Outside in the V&A’s John Madejski Garden during the exhibition, there was a workshop where families can learn to count in Chinese, and another where they could have their faces painted and learn a few Peking opera moves. There was also a large photograph of Tiananmen Square, the idea being that you had your photo taken in front of it, giving the illusion that you were actually in Tiananmen Square. In the middle of the garden there is still a display by Chinese architect Yung Ho Chang as part of the V&A’s annual garden commission (it runs until 1 September). He has erected a series of interlocking screens, bringing to mind the traditional painted screens used as partitions in old Chinese homes, or the corridor and rocks that guide you through Chinese gardens. He has made these screens out of green, plastic paving blocks that are ubiquitous on Chinese building sites; and China since 1949 has resembled a building site as much as anything else. They are the kind used on sites constructing sub-standard Sichuan schools in the 1990s, and the kind they will be using again in Sichuan now.

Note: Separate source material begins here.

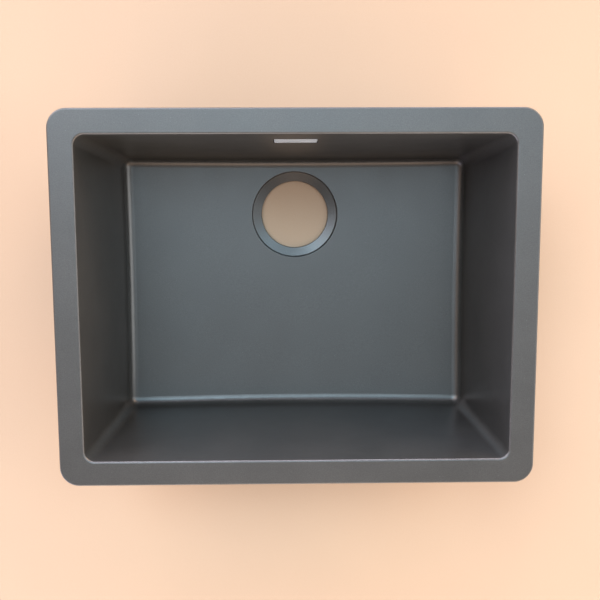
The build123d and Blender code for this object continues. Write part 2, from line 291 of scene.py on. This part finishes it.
def moulded(name, colour, roughness, texture_scale):
    """Moulded plastic or rubber with a fine even texture and slight colour drift."""
    made, tree, shader, coords = new_material(name)
    texture = noise(tree, coords, texture_scale, detail=3.0)
    drift = noise(tree, coords, scale=45.0, detail=3.0)
    darker = tuple(MOULDED_SHADE * part for part in colour)
    wire(
        tree,
        shader,
        tone(tree, drift, darker, colour, SOFT_LOW, SOFT_HIGH),
        spread(tree, texture, roughness - MOULDED_DRIFT, roughness + MOULDED_DRIFT),
        bump(tree, texture, depth=0.00004),
    )
    return made


def dress_sink():
    """Gives each CAD node its material."""
    clip_steel = brushed_metal("spring_steel", CLIP_STEEL, roughness=0.28, brush=(900.0, 900.0, 60.0))
    screw_steel = brushed_metal("screw_steel", SCREW_STEEL, roughness=0.30, brush=(1500.0, 200.0, 1500.0))
    rubber = moulded("rubber", RUBBER_BLACK, roughness=0.70, texture_scale=900.0)
    dressed = {
        "sink_bowl": composite(),
        # The cover's blue tint is painted reflection of cool light on top of the steel's own colour.
        "overflow_cover": brushed_metal(
            "satin_steel_painted_cool_reflection", COVER_STEEL_PAINTED_COOL_REFLECTION, roughness=0.50, brush=(40.0, 2500.0, 2500.0)
        ),
        "cover_clips": clip_steel,
        "overflow_frame": moulded("frame_plastic", FRAME_BLACK, roughness=0.45, texture_scale=1400.0),
        "frame_seal": rubber,
        "overflow_screws": screw_steel,
        "housing_gasket": rubber,
        "overflow_housing": moulded(
            "housing_plastic", HOUSING_BLACK, roughness=0.50, texture_scale=1100.0
        ),
        "captive_nuts": screw_steel,
        "clip_inserts": brushed_metal("brass", INSERT_BRASS, roughness=0.32, brush=(120.0, 120.0, 2600.0)),
    }
    for name, material in dressed.items():
        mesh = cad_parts[name].data
        mesh.materials.clear()
        mesh.materials.append(material)


def pale_floor():
    """The plain floor that the bowl stands on, a warm pale paper."""
    bpy.ops.mesh.primitive_plane_add(size=FLOOR_SIZE)
    floor = bpy.context.object
    floor.name = "floor"
    made, tree, shader, coords = new_material("floor")
    paper = noise(tree, coords, scale=3.0, detail=3.0)
    fibre = noise(tree, coords, scale=500.0)
    colour = tone(tree, paper, PAPER_DARK, PAPER_LIGHT)
    wire(tree, shader, colour, spread(tree, fibre, *PAPER_ROUGHNESS), bump(tree, fibre, depth=0.00003))
    floor.data.materials.append(made)


def direction_to(bearing, tilt):
    """The direction towards a light, from its bearing and its tilt down from overhead."""
    level = sin(radians(tilt))
    return (level * sin(radians(bearing)), level * cos(radians(bearing)), cos(radians(tilt)))


def studio():
    """Plain soft light from all round, as broad glows that fade into each other, over pale haze."""
    world = bpy.data.worlds.new("surround")
    world.use_nodes = True
    tree = world.node_tree
    tree.nodes.clear()
    direction = node(tree, "TexCoord").outputs["Generated"]
    haze = spread(tree, upwards(tree, direction), 1.0, 0.0, sin(radians(HAZE_FULL)), sin(radians(HAZE_TOP)))
    total = vector(tree, "MULTIPLY", haze, HAZE_COLOUR)
    for lights, reach in ((CEILING_LIGHTS, CEILING_SPREAD), (ROOM_LIGHTS, ROOM_SPREAD)):
        for bearing, tilt, tint, brightness in lights:
            near = along(tree, direction, direction_to(bearing, tilt))
            fade = {"Value": near, "From Min": cos(radians(reach))}
            glow = node(tree, "MapRange", fade, interpolation_type="SMOOTHSTEP").outputs["Result"]
            colour = tuple(brightness * part for part in tint)
            total = vector(tree, "MULTIPLY_ADD", glow, colour, total)
    background = node(tree, "Background", {"Color": total})
    output = node(tree, "OutputWorld")
    tree.links.new(background.outputs["Background"], output.inputs["Surface"])
    bpy.context.scene.world = world


def camera():
    data = bpy.data.cameras.new("camera")
    data.sensor_width = PICTURE_WIDTH
    data.lens = CAMERA_LENS
    made = bpy.data.objects.new("camera", data)
    made.location = CAMERA_PLACE
    made.rotation_euler = [radians(angle) for angle in CAMERA_TURN]
    bpy.context.scene.collection.objects.link(made)
    bpy.context.scene.camera = made


camera()
studio()
pale_floor()
dress_sink()
bpy.context.scene.view_settings.view_transform = "Standard"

There were a disproportionately high number of Chinese visiting China Design Now when I was there, and out in the garden there were two Chinese families playing among the screens, dodging in and out between them or else playing hide-and-seek. Another Chinese family was sitting near the pond in the centre of the garden having their lunch. Yung Ho Chang’s design was doing what design should do: it offered us a version of everyday Chinese life. Beyond the historic scale of China’s twentieth century, it offered us a version of Chinese normality.